I’d like to understand your concern about region-based isolation better in case there’s something we need to do. Is there some sort of implicit thread/task-local sharing such that these values really just can never be safely moved out of the concurrent context they’re created in?

If this needs a really elaborate answer, we should probably take it to another thread.

tgoyne · January 27, 2024, 7:09pm

Currently yes, there's a few things that tie them to a specific context.

We cache database handles per context so that all reads within a single context see a consistent view of the database. As long as you don't mix different kinds of confinement (we support thread confinement, GCD queue confinement, and actor confinement), two different database-backed objects from different sources will always share the same read transaction if they are both legal to use. I have mixed feelings on if this was a good decision, but it's very baked into how people use the API at this point. Transferring objects between contexts thus requires some sort of active step that interacts with the handle cache.

Read transactions are automatically refreshed when write transactions are committed on other threads (or processes, etc.). This was originally done by posting messages onto runloops, and with actor-confined Realms is done by invoking a function which is isolated to that actor. It's important that this be done in a push manner rather than something like checking if the transaction is stale and refreshing it if so on each read for two reasons. The first is that it means that implicit refreshes never happen in the middle of a synchronous function. The data you read may be different in different callouts from the runloop, but within a single event handler you have a transactionally isolated view of the database even if writes are happening concurrently. In the case of async functions implicit refreshes can happen at each await which is a bit less likely to coincidentally give correct results for someone who isn't thinking about the problem of consistent reads, but does still give useful guarantees. Secondly, it's important that we refresh read transactions even if the developer is just holding onto a transaction and not using it. Read transactions pin all of the data they require and don't allow us to overwrite it, so holding old read transactions open result in the database file growing over time.

Finally, we have change notifications which are by default non-Sendable callbacks invoked within the context which the Realm instance was constructed in.

Having said all that, it seems like the simple fact that the Realm struct holds a pointer to a non-sendable obj-c object (or in the future possibly a non-sendable c++ object instead) should be reason enough for RBI to be unable to prove anything about the scope of objects and not actually change anything.

John_McCall · January 28, 2024, 12:55am

Yeah, region-based isolation will always enforce (a conservative version of) the non-Sendable data flow, so if you're storing a common non-Sendable value in two different values, there should never be any situation in which region-based isolation analysis can decide that those values are in different regions.

In your example, as I understand it, the user has this non-Sendable database handle, either directly or in some other non-Sendable value, and they pass it to a function that gives them a Realm back.

The default region assumption for functions is that the regions for all the non-Sendable parameters are now interconnected and must be thought of as the same region, and any non-Sendable values in the result are part of that same region.
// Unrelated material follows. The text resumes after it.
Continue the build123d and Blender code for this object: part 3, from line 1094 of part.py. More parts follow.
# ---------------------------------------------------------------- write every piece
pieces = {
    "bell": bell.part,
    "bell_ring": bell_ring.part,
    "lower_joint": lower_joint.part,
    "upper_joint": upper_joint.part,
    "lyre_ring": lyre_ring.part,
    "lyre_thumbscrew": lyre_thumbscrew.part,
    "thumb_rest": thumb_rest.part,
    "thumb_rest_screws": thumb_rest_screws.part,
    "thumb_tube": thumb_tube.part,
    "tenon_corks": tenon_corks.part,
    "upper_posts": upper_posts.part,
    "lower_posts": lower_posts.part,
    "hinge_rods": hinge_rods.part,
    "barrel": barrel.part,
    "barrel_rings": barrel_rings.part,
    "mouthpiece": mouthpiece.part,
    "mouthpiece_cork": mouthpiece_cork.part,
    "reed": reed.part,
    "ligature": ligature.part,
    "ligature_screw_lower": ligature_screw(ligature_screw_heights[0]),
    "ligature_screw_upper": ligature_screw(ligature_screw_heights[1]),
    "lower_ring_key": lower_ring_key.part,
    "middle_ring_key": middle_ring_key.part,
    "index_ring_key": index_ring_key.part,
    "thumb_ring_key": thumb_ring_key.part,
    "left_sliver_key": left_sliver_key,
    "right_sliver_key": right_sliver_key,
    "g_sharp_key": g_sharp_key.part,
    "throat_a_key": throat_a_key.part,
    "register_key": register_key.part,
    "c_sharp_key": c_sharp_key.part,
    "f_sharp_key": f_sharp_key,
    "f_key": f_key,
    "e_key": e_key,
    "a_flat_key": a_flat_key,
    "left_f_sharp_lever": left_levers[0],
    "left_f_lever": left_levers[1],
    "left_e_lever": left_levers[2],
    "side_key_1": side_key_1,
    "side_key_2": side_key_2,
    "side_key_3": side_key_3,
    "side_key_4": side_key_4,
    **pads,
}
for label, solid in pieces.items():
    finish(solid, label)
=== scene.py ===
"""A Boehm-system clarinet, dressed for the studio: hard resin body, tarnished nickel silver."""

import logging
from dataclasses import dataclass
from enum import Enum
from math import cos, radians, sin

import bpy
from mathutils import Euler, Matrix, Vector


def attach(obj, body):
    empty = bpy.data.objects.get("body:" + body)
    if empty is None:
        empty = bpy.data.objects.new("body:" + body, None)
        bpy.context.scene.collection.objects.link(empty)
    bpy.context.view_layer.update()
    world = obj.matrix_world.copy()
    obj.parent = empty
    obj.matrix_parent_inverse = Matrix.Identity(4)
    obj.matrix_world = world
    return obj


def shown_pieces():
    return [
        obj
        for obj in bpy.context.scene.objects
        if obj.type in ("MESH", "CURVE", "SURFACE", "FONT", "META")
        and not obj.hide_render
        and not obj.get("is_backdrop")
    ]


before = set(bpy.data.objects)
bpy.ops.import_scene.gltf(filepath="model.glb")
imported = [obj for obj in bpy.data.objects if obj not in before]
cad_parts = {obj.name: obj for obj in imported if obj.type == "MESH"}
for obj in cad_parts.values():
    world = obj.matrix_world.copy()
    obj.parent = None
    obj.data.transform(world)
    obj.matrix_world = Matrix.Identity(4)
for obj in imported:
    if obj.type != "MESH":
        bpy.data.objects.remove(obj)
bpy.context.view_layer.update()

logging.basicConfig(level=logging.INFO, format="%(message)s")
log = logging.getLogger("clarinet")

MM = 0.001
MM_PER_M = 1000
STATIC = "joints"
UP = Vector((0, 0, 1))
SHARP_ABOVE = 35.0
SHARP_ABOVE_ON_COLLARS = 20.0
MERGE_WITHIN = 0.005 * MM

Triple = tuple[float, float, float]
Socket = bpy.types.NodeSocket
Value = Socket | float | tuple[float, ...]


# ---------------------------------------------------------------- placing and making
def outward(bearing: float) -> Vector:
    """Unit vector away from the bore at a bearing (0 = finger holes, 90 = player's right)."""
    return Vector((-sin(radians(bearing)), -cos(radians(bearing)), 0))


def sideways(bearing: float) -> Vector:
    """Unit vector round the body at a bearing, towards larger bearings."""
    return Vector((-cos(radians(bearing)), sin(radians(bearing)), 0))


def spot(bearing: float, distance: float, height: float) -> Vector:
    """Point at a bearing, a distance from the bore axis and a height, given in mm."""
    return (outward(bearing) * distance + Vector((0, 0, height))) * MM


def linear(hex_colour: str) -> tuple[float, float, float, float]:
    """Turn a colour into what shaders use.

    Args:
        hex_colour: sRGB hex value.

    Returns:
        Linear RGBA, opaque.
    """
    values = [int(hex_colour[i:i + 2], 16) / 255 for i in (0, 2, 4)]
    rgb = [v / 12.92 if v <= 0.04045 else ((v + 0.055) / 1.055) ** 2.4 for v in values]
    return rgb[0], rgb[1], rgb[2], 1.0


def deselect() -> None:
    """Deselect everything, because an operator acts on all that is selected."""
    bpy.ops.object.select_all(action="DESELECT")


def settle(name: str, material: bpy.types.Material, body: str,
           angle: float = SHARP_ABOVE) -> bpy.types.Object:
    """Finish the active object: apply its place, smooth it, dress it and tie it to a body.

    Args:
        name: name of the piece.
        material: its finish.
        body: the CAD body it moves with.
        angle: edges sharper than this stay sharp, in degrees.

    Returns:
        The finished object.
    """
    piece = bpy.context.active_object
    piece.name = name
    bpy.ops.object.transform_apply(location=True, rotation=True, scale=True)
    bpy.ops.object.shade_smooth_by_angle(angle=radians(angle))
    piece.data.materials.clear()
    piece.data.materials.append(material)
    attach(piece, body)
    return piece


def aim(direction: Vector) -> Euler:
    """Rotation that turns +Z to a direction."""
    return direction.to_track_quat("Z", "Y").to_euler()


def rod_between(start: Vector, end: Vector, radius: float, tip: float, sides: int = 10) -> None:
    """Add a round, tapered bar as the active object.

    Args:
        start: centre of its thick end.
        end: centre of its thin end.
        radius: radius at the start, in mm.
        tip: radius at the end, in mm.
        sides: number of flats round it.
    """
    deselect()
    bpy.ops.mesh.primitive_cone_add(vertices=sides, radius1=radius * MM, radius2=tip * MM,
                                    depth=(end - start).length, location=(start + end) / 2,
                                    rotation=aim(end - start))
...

That's what the region-based isolation analysis will enforce on both sides of the call. So in the caller, that conservative assumption is strict: if the callee tries to transfer the Realm value away by itself, that's ill-formed, because that value is still associated with the region that the handle came from. In the callee, of course, the conservative assumption is lax: the region analysis will see that non-Sendable data (the database handle) is indeed flowing from the parameter to the result, and it'll say that's fine because they're in the same region.

Eventually, you'll be able to use annotations to override that default assumption, e.g. to say that the function returns a Realm in a disconnected region. If you do that, things will get more lax in the caller, and users will now be able to transfer the Realm away by itself. In your case, of course, that's bad and not something you'd want to do. But that laxness in the caller turns into strictness for the callee: when you type-check the function itself, the compiler will see the non-Sendable data flow from the parameter into the supposedly-disconnected result, and it'll say that that's a region violation. So everything's still sound overall; messing up an annotation (at least in pure Swift code) doesn't by itself admit a million race conditions.
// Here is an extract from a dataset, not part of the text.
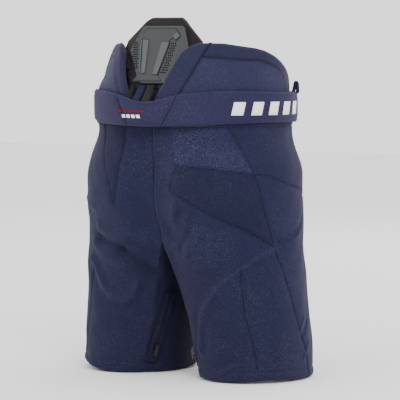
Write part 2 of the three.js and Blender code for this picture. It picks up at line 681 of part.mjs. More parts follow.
function addBelt() {
  const seamAngle = (h) => angleAt(mix(BELT_SEAM_BOTTOM_X, BELT_SEAM_TOP_X, h), BELT_HALF_WIDTH);
  const clear = LAYER_GAP / BELT_HALF_WIDTH;
  const endAngle = Math.PI - angleAt(BELT_END_X, BELT_HALF_WIDTH);
  const back = beltPanel((h) => -seamAngle(h), seamAngle, BELT_BACK_COLUMNS);
  const side = beltPanel((h) => seamAngle(h) + clear, () => endAngle, BELT_SIDE_COLUMNS);
  add("hips", "belt_back", back, materials.belt);
  addPair("hips", "belt_side", side, materials.belt);

  const out = BELT_THICKNESS + LAYER_GAP + TAB_THICKNESS;
  const tabAngle = Math.PI - angleAt(TAB_REACH, BELT_HALF_WIDTH);
  const low = BELT_BOTTOM + (BELT_SIDE_HEIGHT - TAB_HEIGHT) / 2;
  const tab = (s, h) => beltPoint(mix(tabAngle, 2 * Math.PI - tabAngle, s), low + h * TAB_HEIGHT, out);
  add("belt_tab", "belt_tab", thicken(sheet(tab, TAB_COLUMNS, 1), 0, TAB_THICKNESS), materials.belt);

  const loop = new THREE.BoxGeometry(BELT_LOOP_THICKNESS, BELT_LOOP_WIDTH, BELT_LOOP_HEIGHT);
  const top = BELT_TOP + BELT_LOOP_RISE;
  const angle = radians(BELT_LOOP_ANGLE);
  const face = beltPoint(angle, top - BELT_LOOP_HEIGHT / 2, 0);
  const away = beltPoint(angle + SLOPE_STEP, 0, 0).sub(beltPoint(angle - SLOPE_STEP, 0, 0));
  const normal = new THREE.Vector3(-away.y, away.x, 0).normalize();
  const spot = face.addScaledVector(normal, -2 * LAYER_GAP - BELT_LOOP_THICKNESS / 2);
  loop.rotateZ(Math.atan2(normal.y, normal.x));
  loop.translate(spot.x, spot.y, spot.z);
  addPair("hips", "belt_loop", loop, materials.webbing);
}

// Spine guard, its ribs and the straps that carry it

function guardPlace(geometry) {
  const copy = geometry.clone();
  copy.rotateX(Math.PI / 2 + radians(GUARD_LEAN));
  copy.translate(0, GUARD_HINGE_Y, GUARD_HINGE_HEIGHT);
  return copy;
}

function symmetric(right) {
  return [...right, ...right.map(([x, y]) => [-x, y]).reverse()];
}

function addGuard() {
  const foam = symmetric(GUARD_FOAM_OUTLINE.map(([x, y]) => [x, y + LAYER_GAP]));
  const [width, height] = [0, 1].map((axis) => Math.max(...GUARD_FOAM_OUTLINE.map((corner) => corner[axis])));
  const trim = new THREE.BoxGeometry(width, 2 * height, GUARD_FOAM_THICKNESS);
  trim.translate(width / 2, 0, -GUARD_FOAM_THICKNESS / 2);
  trim.rotateY(-radians(GUARD_CURL_ANGLE));
  trim.translate(GUARD_CURL_START, height / 2, 0);
  const block = toManifold(prism(foam, GUARD_FOAM_THICKNESS));
  const curled = block.subtract(toManifold(trim)).subtract(toManifold(mirrored(trim)));
  add("spine_guard", "guard_foam", guardPlace(fromManifold(curled)), materials.guardCloth);

  const back = -GUARD_PLATE_THICKNESS - LAYER_GAP;
  const slab = prism(symmetric(GUARD_PLATE_OUTLINE), GUARD_PLATE_THICKNESS);
  slab.translate(0, GUARD_PLATE_FOOT, back);
  const ribRoot = GUARD_PLATE_THICKNESS / 2;
  const rib = new THREE.BoxGeometry(GUARD_RIB_WIDTH, GUARD_RIB_LENGTH, ribRoot + GUARD_RIB_HEIGHT);
  rib.rotateZ(-radians(GUARD_RIB_SPLAY));
  const ribMiddle = back + (ribRoot - GUARD_RIB_HEIGHT) / 2;
  rib.translate(GUARD_RIB_SPREAD, GUARD_PLATE_FOOT + GUARD_RIB_MIDDLE, ribMiddle);
  const ribbed = toManifold(slab).add(toManifold(rib)).add(toManifold(mirrored(rib)));
  add("spine_guard", "guard_plate", guardPlace(fromManifold(ribbed)), materials.guardPlate);
}

// The straps rise from the inner face of the belt's back panel to the foot of the guard.
function addStraps() {
  const top = GUARD_HINGE_HEIGHT + STRAP_LAP;
  const tip = GUARD_HINGE_Y - STRAP_LAP * Math.tan(radians(GUARD_LEAN)) + LAYER_GAP;
  const foot = BELT_BOTTOM + STRAP_FOOT;
  const bend = BELT_BOTTOM + BELT_BACK_HEIGHT - STRAP_BEND;
  for (const [side, x] of [["left", STRAP_SPACING], ["middle", 0], ["right", -STRAP_SPACING]]) {
    const edge = angleAt(Math.abs(x) + STRAP_WIDTH / 2, BELT_HALF_WIDTH);
    const root = beltPoint(edge, 0, 0).y - LAYER_GAP;
    const profile = [
      [root - STRAP_THICKNESS, foot], [root, foot], [root, bend],
      [tip + STRAP_THICKNESS, top], [tip, top], [root - STRAP_THICKNESS, bend - STRAP_BEND_STAGGER],
    ];
    const strap = band(profile, STRAP_WIDTH).translate(x, 0, 0);
    add("hips", `guard_strap_${side}`, strap, materials.webbing);
  }
}

// Waistband, suspender buttons and the laced fly

function addWaistband() {
  const face = LINING_FACE + LAYER_GAP;
  const topRow = LEG_ROWS + TORSO_ROWS - 1;
  const rows = [topRow, topRow + 1];
  const strip = bodyPad(body, WAISTBAND_COLUMNS, rows, face, face + WAISTBAND_THICKNESS);
  addPair("hips", "waistband", strip, materials.belt);
  BUTTON_COLUMNS.forEach((column, i) => {
    const button = new THREE.CylinderGeometry(BUTTON_RADIUS, BUTTON_RADIUS, BUTTON_THICKNESS, BUTTON_SIDES);
    button.rotateX(Math.PI / 2);
    button.translate(0, 0, BUTTON_THICKNESS / 2);
    const depth = face + WAISTBAND_THICKNESS + LAYER_GAP;
    const placed = onCell(body, button, column, topRow, depth, -1);
    addPair("hips", `suspender_button_${i + 1}`, placed.geometry, materials.button);
  });
}

function addFly() {
  const lastColumn = OUTER_COLUMNS - 1;
  const heights = Array.from({ length: TORSO_ROWS - 1 }, (_, i) => rowHeight(LEG_ROWS + 2 + i));
  const depth = SHELL_THICKNESS + LAYER_GAP;
  const faceAt = (z) => torsoPoint(lastColumn / OUTER_COLUMNS, z).y + depth;
  const outer = heights.map((z) => [faceAt(z), z]);
  const inner = heights.map((z) => [faceAt(z) + TONGUE_THICKNESS, z]).reverse();
  const tongue = band([...inner, ...outer].reverse(), 2 * TONGUE_HALF_WIDTH);
  add("hips", "fly_tongue", tongue, materials.lining);

  const turns = [];
  EYELET_ROWS.forEach((row, i) => {
    const corners = [
      [EYELET_HOLE_RADIUS, 0], [EYELET_RADIUS, 0], [EYELET_RADIUS, EYELET_THICKNESS],
      [EYELET_HOLE_RADIUS, EYELET_THICKNESS], [EYELET_HOLE_RADIUS, 0],
    ];
    const ring = new THREE.LatheGeometry(corners.map((corner) => new THREE.Vector2(...corner)), EYELET_SIDES);
    ring.rotateX(Math.PI / 2);
    const placed = onCell(body, ring, lastColumn, row, -LAYER_GAP);
    addPair("hips", `eyelet_${i + 1}`, placed.geometry, materials.metal);
    const lift = EYELET_THICKNESS + 2 * LAYER_GAP + LACE_RADIUS;
    const spot = placed.spot.clone().addScaledVector(placed.out, lift);
    const side = i % 2 === 0 ? 1 : -1;
    turns.push(spot.clone().setX(side * spot.x), spot.clone().setX(-side * spot.x));
  });
  const path = new THREE.CatmullRomCurve3(turns, false, "centripetal");
  const section = new THREE.Shape();
  section.absarc(0, 0, LACE_RADIUS, 0, 2 * Math.PI);
  const lace = new THREE.ExtrudeGeometry(section, { steps: 24, curveSegments: 4, extrudePath: path });
  add("hips", "fly_lace", lace, materials.lace);
}

// Hem facings, zippers, sliders and pulls

function addHems() {
  const around = OUTER_COLUMNS + INNER_COLUMNS;
  const rim = { points: [], normals: [], faces: [] };
  for (const z of [0, HEM_FACING_THICKNESS]) {
    for (let i = 0; i < around; i += 1) {
      rim.points.push(body.points[i].clone().setZ(z));
      rim.normals.push(body.normals[i]);
    }
  }
  for (let i = 0; i < around; i += 1) {
    const next = (i + 1) % around;
    rim.faces.push(...quad(i, i + around, next + around, next));
  }
  addPair("leg", "hem_facing", thicken(rim, 0, LINING_FACE), materials.shell);
}

function addZippers() {
  const half = ZIP_TAPE_THICKNESS / 2;
  addPair("leg", "zipper_tape", zipBox(ZIP_TAPE_WIDTH, 0, zip.length, -half, half), materials.webbing);
  const back = half + LAYER_GAP;
  const front = back + SLIDER_THICKNESS;
  addPair("slider", "zipper_slider",
    zipBox(SLIDER_WIDTH, SLIDER_REST, SLIDER_REST + SLIDER_LENGTH, back, front), materials.metal);
  const top = SLIDER_REST + PULL_PIVOT;
  addPair("pull", "zipper_pull",
    zipBox(PULL_WIDTH, top - PULL_LENGTH, top, front + LAYER_GAP, front + LAYER_GAP + PULL_THICKNESS),
    materials.metal);
}

addSeat();
addGusset();
addPads();
addTailPad();
addWings();
addBelt();
addGuard();
addStraps();
addWaistband();
addFly();
addHems();
addZippers();

// The origin is the middle of the footprint, on the surface that the hems stand on.
const bounds = new THREE.Box3().setFromObject(model);
const middle = bounds.getCenter(new THREE.Vector3());
model.position.set(-middle.x, -middle.y, -bounds.min.z);

export default model;
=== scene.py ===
"""Ice hockey pants: padded halves, belt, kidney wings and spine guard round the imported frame.

Lengths are millimetres until a mesh is made. A place on the pants is given in degrees round one
half, from the middle of the back (0) to the middle of the front (180), and a height.
"""
import math

import bmesh
import bpy
import numpy as np
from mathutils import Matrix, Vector


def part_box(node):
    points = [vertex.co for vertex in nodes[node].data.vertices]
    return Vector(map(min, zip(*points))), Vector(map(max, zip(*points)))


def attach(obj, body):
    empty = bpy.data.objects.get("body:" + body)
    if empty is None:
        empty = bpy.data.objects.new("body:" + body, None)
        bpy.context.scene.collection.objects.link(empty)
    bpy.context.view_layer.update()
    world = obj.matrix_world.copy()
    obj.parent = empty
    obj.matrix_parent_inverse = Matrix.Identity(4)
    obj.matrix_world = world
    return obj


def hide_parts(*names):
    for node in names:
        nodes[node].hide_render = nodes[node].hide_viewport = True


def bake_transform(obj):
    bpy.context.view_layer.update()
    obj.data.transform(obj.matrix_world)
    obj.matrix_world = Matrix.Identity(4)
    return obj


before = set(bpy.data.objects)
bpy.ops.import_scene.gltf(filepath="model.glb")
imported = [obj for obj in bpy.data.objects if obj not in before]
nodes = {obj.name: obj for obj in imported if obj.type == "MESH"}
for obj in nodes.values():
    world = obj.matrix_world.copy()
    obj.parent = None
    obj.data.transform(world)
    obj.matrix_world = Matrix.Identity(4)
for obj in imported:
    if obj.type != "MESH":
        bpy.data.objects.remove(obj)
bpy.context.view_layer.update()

bpy.ops.object.select_all(action="DESELECT")

MM = 0.001
FRAME_Y = -2.75
SIDES = (("left", 1), ("right", -1))

# Heights
CROTCH_END, HIPS, BELOW_WAIST, WAIST, PANTS_TOP, BELT_TOP = 232.0, 303, 343, 423, 437.0, 484.0
WING_RISE = 84

# Half width, depth behind and depth in front of the body at three heights
AT_CROTCH, AT_HIPS, AT_WAIST = (202, 124, 124), (197, 147, 137), (176, 134, 124)
BODY_SQUARENESS = 2.2
SEAT_CLEFT, WAIST_CLEFT, CLEFT_WIDTH = 24, 9, 45

# Each leg at its hem, and how much it changes up to the crotch
LEG_MIDDLE, LEG_HALF_WIDTH, LEG_HALF_DEPTH, LEG_FORWARD = 121, 93, 107, -8
LEG_DRIFT, LEG_GROWTH, LEG_CURVE = 20, 9, 2.5
CROTCH_HEIGHT, CROTCH_SAG = 218, 14

BELT_HALF_WIDTH, BELT_BACK, BELT_FRONT = 181, 149, 140
BELT_CLOTH_THICKNESS = 5.5
SHELL_DEPTH, LINING_DEPTH, LINING_THICKNESS = 18.8, 19.0, 2.4


# The pattern: the same surfaces as the frame

def smooth(value, low, high):
    t = np.clip((value - low) / (high - low), 0, 1)
    return t * t * (3 - 2 * t)


def mix(a, b, t):
    return a + (b - a) * t


def rounded(angle, half_width, half_depth):
    k = 2 / BODY_SQUARENESS
    across, along = np.sin(angle), np.cos(angle)
    return (half_width * np.sign(across) * np.abs(across) ** k,
            half_depth * np.sign(along) * np.abs(along) ** k)


def torso(deg, z):
    """The outside of one half above the crotch, as (across, back)."""
    hips, waist = smooth(z, CROTCH_END, HIPS), smooth(z, BELOW_WAIST, WAIST)
    wide, back, front = (mix(mix(low, middle, hips), high, waist)
                         for low, middle, high in zip(AT_CROTCH, AT_HIPS, AT_WAIST))
    behind = deg < 90
    x, y = rounded(np.radians(deg), wide, np.where(behind, back, front))
    cleft = mix(SEAT_CLEFT, WAIST_CLEFT, waist) * np.exp(-(x / CLEFT_WIDTH) ** 2)
    return np.maximum(x, 0.4), y - np.where(behind, cleft, 0)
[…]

The only places where region-based isolation can get you into new trouble are (1) annotations that the compiler just has to accept without enforcement, like on ObjC methods, and (2) things that violate the basic data flow assumptions, like if non-Sendable values can get smuggled around in invisible ways. For example, if you have one C function that takes a non-Sendable value and stashes it in something like a thread-local variable, and then another C function that reads that value out and returns it, those functions are going to completely mess up region-based analysis without the right annotations. But anything that just comes down to normal local data flow should never be a soundness hole. And of course C/C++ thread-local variables were already a way to violate sendability rules even without region-based isolation, because many concurrent contexts in Swift can share and/or switch threads.

I hope that helps address your concern. This is probably as much as we should put in this review thread, though, so if you have further questions, we should really fork off a new thread to talk about it.

robert.ryan · February 2, 2024, 10:12pm

I appreciate (and have struggled with) the problem that SE-0420 is trying to solve. This is a problem that deserves our attention. However, I have reservations regarding the proposed solution.

It seems vaguely dissatisfying to change the concurrency context of a function based upon the presence of an isolated parameter (especially one that you never actually use in the called function). I can imagine why it was implemented this way, but it seems like the function, itself, deserves some qualifier to designate that its context will be dictated by some new rule.

Maybe we reconsider one of the “Future Directions” contemplated in SE-0338 (e.g., reasync).

John_McCall · February 2, 2024, 10:23pm

The isolated parameter modifier was added in SE-0313. I agree that it's a little unfortunate that the modifier is applied to a specific parameter rather than to the function as a whole, but I think we can usefully separate these concerns: we can generalize the modifier in a few ways in this proposal, and we can consider later whether we ought to alter the syntax to move it to a leading, function-wide position.